What is Passive Euthanasia?

Passive euthanasia refers to withholding or withdrawing life-sustaining treatment (like ventilators or feeding tubes) for a terminally ill or permanently unconscious patient, allowing death to occur naturally. It contrasts with active euthanasia, which involves direct action to end life and remains illegal in India.

Legal and Constitutional Framework

  • Article 21 (Right to Life) has been interpreted by the Supreme Court to include the Right to Die with Dignity.
  • The 2018 Common Cause judgment allowed living wills and advance medical directives under strict supervision.
  • However, procedural requirements — such as multiple medical boards, district magistrate approval, and judicial oversight — have made the process impractically slow.

Challenges in Implementation

  1. Practical Inaccessibility:
    • Current legal safeguards are complex and delay decision-making, even in hopeless cases.
    • Lack of clarity and fear of prosecution discourage doctors and families from invoking euthanasia provisions.
  2. Institutional Weaknesses:
    • India lacks a uniform, reliable healthcare regulatory framework.
    • Fragmented healthcare, inadequate palliative care, and social stigma hinder dignified end-of-life options.
  3. Moral and Religious Constraints:
    • Cultural and religious beliefs often view withdrawal of life support as morally unacceptable, even when medically justified.
  4. Jurisdictional Dilemmas:
    • Ambiguity persists between judicial interpretation and executive policy.
    • Supreme Court’s caution reflects fear of misuse, but it also prevents genuine cases from timely relief.
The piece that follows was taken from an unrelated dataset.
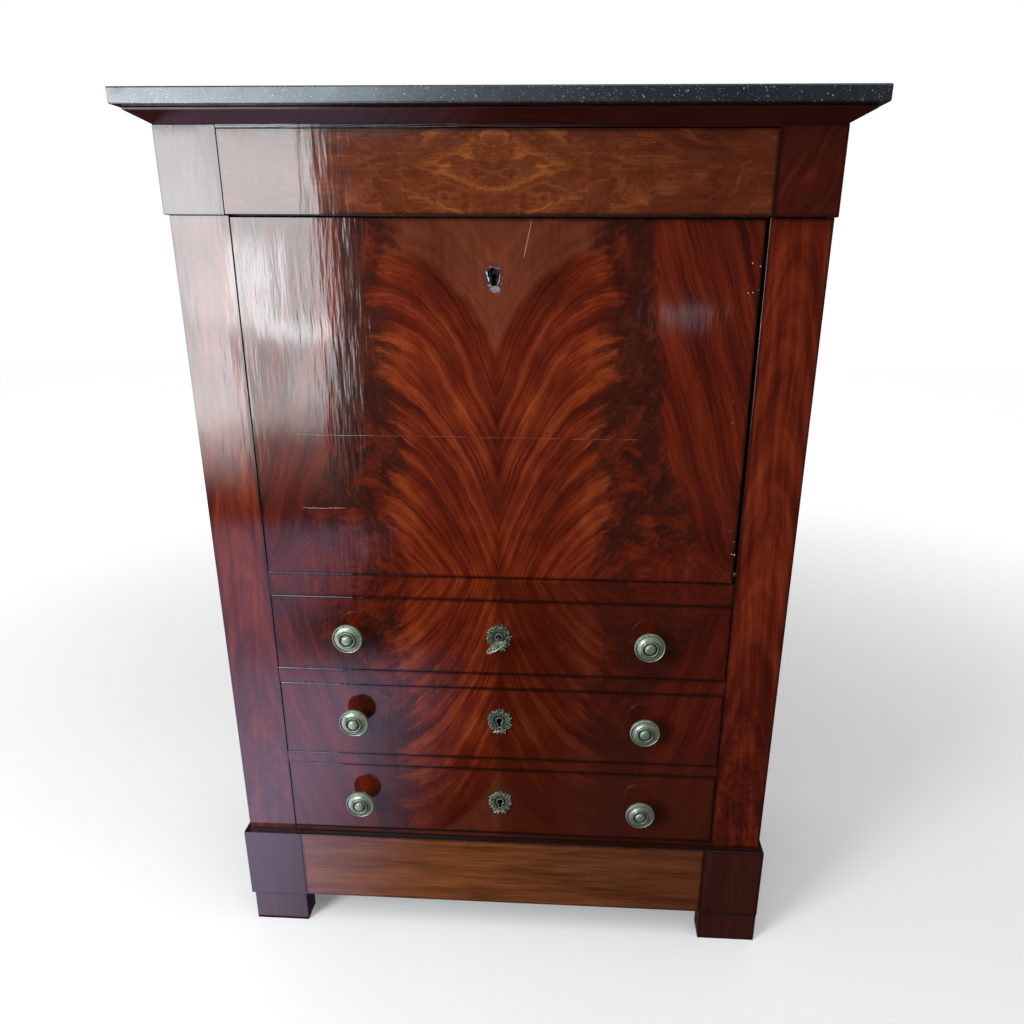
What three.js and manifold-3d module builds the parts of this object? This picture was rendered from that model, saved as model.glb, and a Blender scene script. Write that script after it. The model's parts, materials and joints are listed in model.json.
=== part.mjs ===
// A fall-front secretary desk (secrétaire à abattant), in millimetres, +Z up.
// The front faces -Y. The origin is on the floor, at the middle of the outer box.
import * as THREE from "three";
import { mergeVertices } from "three/addons/utils/BufferGeometryUtils.js";
import { ConvexGeometry } from "three/addons/geometries/ConvexGeometry.js";
import Module from "manifold-3d";

const wasm = await Module();
wasm.setup();

// ---------------------------------------------------------------- driving dimensions
const GAP = 0.3; // between two pieces that touch
const REVEAL = 0.8; // round a drawer front
const CASE_WIDTH = 940; // across the pilasters
const CASE_DEPTH = 400; // pilaster face to back
const TOTAL_HEIGHT = 1420;
const SLAB = { thickness: 21, side: 37, front: 54, edge: 2 }; // side and front are overhangs

const PILASTER = { width: 86.8, thickness: 30 };
const SIDE_THICKNESS = 18;
const BACK_THICKNESS = 8;

const FOOT = { height: 59.3, depth: 42, outerInsetLeft: 6, outerInsetRight: 1, innerInset: 1.5 };
const PLINTH = {
  top: 200, proud: 13.8, side: 6.9, blockWidth: 106.5, thickness: 30,
  skirtRecess: 0.6, skirtThickness: 35.2, skirtRise: 2,
};
const BOTTOM_RAIL_TOP = 209.4;

const DRAWERS = [
  { name: "lower", bottom: 211, top: 346.6, lockDrop: 66.2 },
  { name: "middle", bottom: 371, top: 510, lockDrop: 61.3 },
  { name: "upper", bottom: 540, top: 674.8, lockDrop: 65.3 },
];
const DRAWER = {
  halfWidth: 381.5, frontThickness: 20, boxHalfWidth: 378, boxBack: 370,
  boxDrop: 14, wall: 11, base: 8, knobX: 249.6, knobLift: 1.5,
};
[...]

India’s Constitutional Promise

Justice Kannan argues that “dignity in life must extend to dignity in dying.”
The Constitution’s commitment to human dignity must encompass end-of-life care that is compassionate, accessible, and ethically consistent.

Suggested Reforms and the Way Forward

  1. Simplify and Decentralise Procedures:
    • Empower local medical boards and hospitals to review and approve passive euthanasia cases within 48 hours.
    • Use digital dashboards and state-level ombudsmen for transparency and accountability.
  2. Strengthen Palliative and Hospice Care:
    • Integrate palliative care into primary health services and insurance frameworks.
    • Train healthcare workers and doctors in end-of-life ethics and counselling.
  3. Public Awareness and Legal Literacy:
    • Encourage citizens to make advance directives (living wills) through Aadhaar-linked online registration systems.
    • Promote societal dialogue about the right to die with dignity.
  4. Ethical Oversight:
    • Establish decentralised ethical review bodies, independent of bureaucratic delay.
    • Develop a compassionate, Indian-contextual framework — not a replica of Western laws.

Comparative Note – The UK Model

The UK’s End of Life Bill (2025) permits physician-assisted dying for terminally ill adults under strict safeguards. While India is unlikely to allow active euthanasia soon, its passive form can be improved through humane, efficient, and ethically sensitive procedures.